Open content platforms have become an effective channel to assist China’s poverty alleviation efforts, through advertising farm products in various forms so that they enjoy better sales at the market.
Recently, the open content platform of China’s internet powerhouse Tencent has helped central China’s Hunan province boost the sales of oranges in an e-commerce-supported poverty alleviation project.
The western Hunan area embraced an orange harvest around this February. But due to many reasons, some counties saw disappointing sales, such as Baojing county.
To cope with the situation, the poverty alleviation team of Tencent contacted relevant departments of Baojing and e-commerce platform JD.com, and then pushed tailored advertisement to target customers. The Tencent platform also asked other e-commerce platforms to support the effort.
Thanks to customized advertising and e-commerce, nearly 50,000 kilograms of oranges were sold to over 10,000 buyers within only two days, achieving a sales volume of 280,000 yuan.
Orange growers in Baojing entrusted the county’s commerce bureau to present a silk banner to Tencent for the timely and huge assistance.
The strategy is to create content to attract customers so that they buy the farm products on e-commerce platforms, said Chen Peng, chief director of Tencent’s open content platform.
“By doing this, we hope to offer as much help as we can to left-behind senior people in rural areas” Chen added.
The platform allows authors to produce articles, and distribute them to 9 platforms of Tencent, such as WeChat, QQ, and Tencent’s video services. The successful experience in selling the oranges is a result of such operation.
Last May, the open content platform launched a poverty alleviation program, together with the fund-raising platform of JD.com and other e-commerce platforms, in a bid to boost sales of distinctive farm products and generate revenue for farmers through advertising their farm products in pictures, videos and articles.

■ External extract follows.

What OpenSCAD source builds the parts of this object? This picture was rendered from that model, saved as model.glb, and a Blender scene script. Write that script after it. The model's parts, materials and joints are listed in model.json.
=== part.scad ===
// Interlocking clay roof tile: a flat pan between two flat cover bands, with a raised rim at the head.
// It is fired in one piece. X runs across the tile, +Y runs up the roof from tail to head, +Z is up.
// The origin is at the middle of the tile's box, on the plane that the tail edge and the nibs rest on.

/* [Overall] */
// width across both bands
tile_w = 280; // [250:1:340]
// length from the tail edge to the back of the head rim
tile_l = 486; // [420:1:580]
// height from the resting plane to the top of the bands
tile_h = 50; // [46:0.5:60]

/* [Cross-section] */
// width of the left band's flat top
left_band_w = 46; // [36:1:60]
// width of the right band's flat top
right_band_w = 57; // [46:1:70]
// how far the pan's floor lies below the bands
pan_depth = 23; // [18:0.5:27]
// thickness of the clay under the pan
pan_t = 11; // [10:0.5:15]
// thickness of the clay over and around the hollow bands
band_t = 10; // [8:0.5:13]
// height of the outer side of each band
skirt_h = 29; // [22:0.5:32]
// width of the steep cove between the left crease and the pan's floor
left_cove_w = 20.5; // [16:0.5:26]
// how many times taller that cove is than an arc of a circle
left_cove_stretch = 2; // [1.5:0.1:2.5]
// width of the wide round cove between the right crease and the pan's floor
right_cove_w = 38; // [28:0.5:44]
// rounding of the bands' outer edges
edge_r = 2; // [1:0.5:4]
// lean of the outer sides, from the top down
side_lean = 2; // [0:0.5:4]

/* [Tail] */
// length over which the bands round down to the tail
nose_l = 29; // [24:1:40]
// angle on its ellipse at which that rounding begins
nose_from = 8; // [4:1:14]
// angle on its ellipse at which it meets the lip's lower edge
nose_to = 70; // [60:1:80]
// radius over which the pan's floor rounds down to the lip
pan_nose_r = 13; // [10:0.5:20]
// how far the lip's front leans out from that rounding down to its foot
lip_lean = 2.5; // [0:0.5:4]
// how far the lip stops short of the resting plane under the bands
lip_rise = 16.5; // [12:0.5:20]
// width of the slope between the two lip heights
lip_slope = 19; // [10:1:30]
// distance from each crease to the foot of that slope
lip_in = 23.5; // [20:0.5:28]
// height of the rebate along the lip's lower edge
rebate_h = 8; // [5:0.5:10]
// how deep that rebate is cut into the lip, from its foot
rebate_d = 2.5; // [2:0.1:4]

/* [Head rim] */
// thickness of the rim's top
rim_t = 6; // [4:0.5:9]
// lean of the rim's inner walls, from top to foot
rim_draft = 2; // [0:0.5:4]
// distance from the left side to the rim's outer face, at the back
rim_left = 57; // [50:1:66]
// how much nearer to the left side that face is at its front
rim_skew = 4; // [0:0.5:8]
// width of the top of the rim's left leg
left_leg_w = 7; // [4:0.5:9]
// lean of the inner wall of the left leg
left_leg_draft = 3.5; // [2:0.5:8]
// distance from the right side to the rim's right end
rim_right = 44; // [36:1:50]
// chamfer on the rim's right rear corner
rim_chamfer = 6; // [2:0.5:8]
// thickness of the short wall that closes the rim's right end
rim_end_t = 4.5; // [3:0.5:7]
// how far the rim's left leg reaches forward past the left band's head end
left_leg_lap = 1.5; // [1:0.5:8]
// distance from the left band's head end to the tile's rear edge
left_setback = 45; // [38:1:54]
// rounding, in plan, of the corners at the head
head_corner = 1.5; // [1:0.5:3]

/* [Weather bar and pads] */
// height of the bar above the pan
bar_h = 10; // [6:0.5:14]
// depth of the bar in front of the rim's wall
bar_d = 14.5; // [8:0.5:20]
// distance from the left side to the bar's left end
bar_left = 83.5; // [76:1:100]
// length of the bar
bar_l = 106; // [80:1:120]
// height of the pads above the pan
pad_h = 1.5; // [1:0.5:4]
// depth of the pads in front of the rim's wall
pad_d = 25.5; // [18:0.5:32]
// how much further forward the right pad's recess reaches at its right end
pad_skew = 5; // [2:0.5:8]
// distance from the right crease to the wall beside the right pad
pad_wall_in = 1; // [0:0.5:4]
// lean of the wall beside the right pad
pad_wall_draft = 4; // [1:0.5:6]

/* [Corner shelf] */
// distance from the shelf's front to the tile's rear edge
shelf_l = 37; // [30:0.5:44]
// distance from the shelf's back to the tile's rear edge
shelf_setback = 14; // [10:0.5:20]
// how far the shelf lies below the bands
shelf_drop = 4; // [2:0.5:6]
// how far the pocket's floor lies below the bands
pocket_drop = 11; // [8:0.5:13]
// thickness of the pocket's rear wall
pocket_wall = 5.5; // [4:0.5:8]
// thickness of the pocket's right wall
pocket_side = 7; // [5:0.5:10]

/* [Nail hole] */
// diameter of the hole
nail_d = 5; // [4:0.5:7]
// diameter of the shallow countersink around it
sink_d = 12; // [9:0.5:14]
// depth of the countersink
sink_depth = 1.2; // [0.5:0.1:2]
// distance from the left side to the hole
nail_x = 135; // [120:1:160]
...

Chen introduces the non-profit poverty alleviation model as one in which local governments and e-commerce platforms recommend distinctive farm products to the content platform, who then visits, assesses and confirms information about the products.

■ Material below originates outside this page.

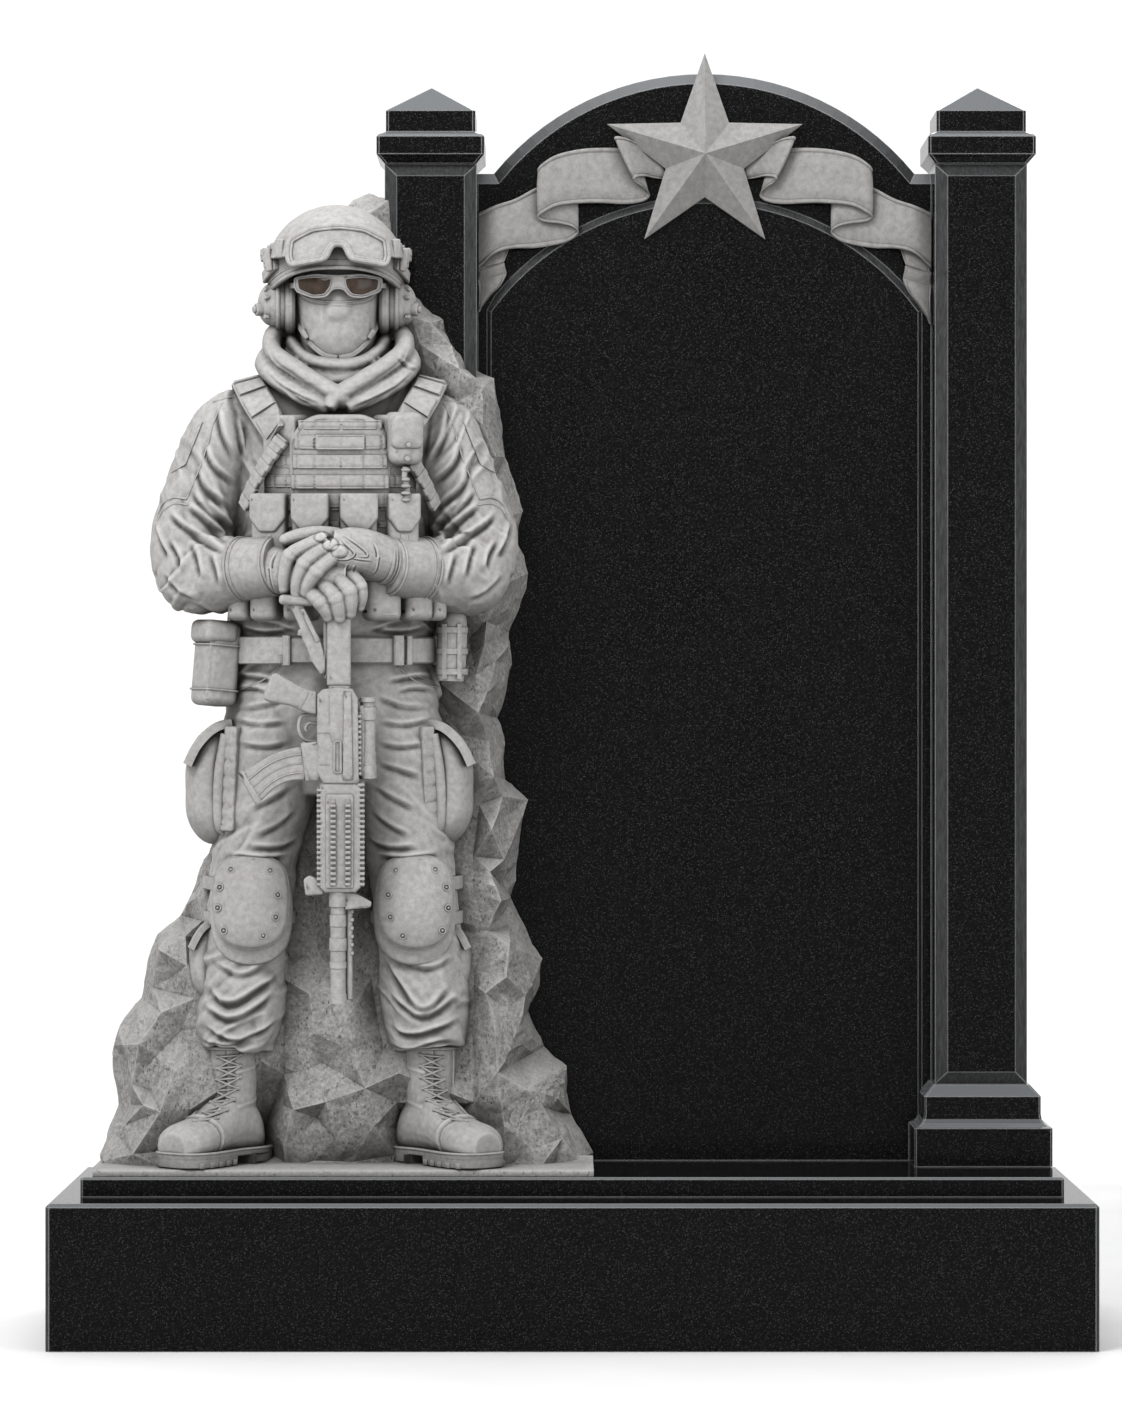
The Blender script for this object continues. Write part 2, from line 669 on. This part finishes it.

Afterwards, authors of the content platform write various articles and then distribute them to Tencent platforms so that they are recommended to the readers. Finally, interested readers will buy the products via e-commerce platforms.
“We want to walk a new way of poverty reduction through the internet. In the process, we carefully select products, write detailed articles and adopt precision marketing,” Chen said.
In 10 months, nearly 100 distinctive agricultural products were launched under the joint efforts of the open content platform and e-commerce platforms, such as brown sugar, oranges, moon cakes, apricots, and tea leaves, which has lifted impoverished farmers and even counties out of poverty.
“We’ve created more than 100 articles for these farm products, and helped generate more than 8 million yuan of income for related places. For instance, the sales value of moon cakes sold on JD.com reached 2 million yuan,” Chen introduced, adding that they lay great importance on this as it is related to farmers’ interests.
Currently, Chen’s team has offered assistance to poverty-stricken counties and cities in 10 provinces such as Yunnan, Hubei, Guizhou and Shanxi.
The new model has enriched internet-supported poverty alleviation. Chen’s team has teamed up with relevant departments in Hubei province to help poverty-stricken villages and households sell farm products and set up their brand products. So far, 8 kinds of products such as sweet potato powder, oranges and mushrooms, have been launched online with a transaction exceeding 300,000 yuan.